Just in case you missed the first XXV, “WWE WrestleMania XXVI” (8 p.m., today, NBC) airs on network television. Television and wrestling go back to the dawn of the TV era and the sport/spectacle has come in and out of too many styles to enumerate. The “competition” takes place at University of Phoenix Stadium in Glendale, Ariz., the home to the Arizona Cardinals NFL franchise.
Speaking of wrestling on network, “Friday Night Smackdown,” long a programming staple on the UPN (which morphed into half of the CW network) and MyNetwork, is moving to Syfy starting in October. Professional wrestling has done very well on Spike and USA, but the move to Syfy seems a tad puzzling, given that network’s move to attract a bigger female audience by replacing its strictly science-fiction fare with large dollops of fantasy. On the other hand, if the WWE isn’t a fantasy, what is?

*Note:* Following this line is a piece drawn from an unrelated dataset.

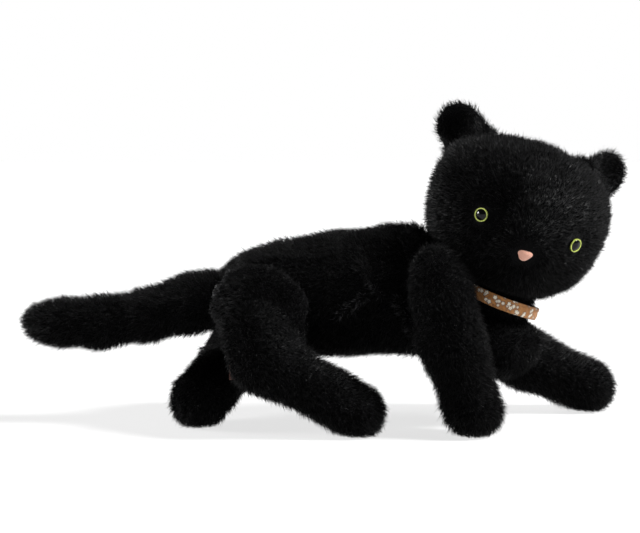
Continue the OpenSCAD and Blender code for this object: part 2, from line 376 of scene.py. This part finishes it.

• American directors have been remaking South Korean horror movies for some time, much to the disappointment of purists. Films including “The Uninvited” and “The Lake House” all have their origins in Korea. The Sundance Saturday-night series “Asia Extreme” invites viewers to catch cutting edge and offbeat Korean movies in their original language, starting tonight with “Tazza: The High Rollers” (11 p.m., today, Sundance) set in Korea’s gambling demimonde. Asia Extreme concludes Saturday, Sept. 4 with “The Wig.”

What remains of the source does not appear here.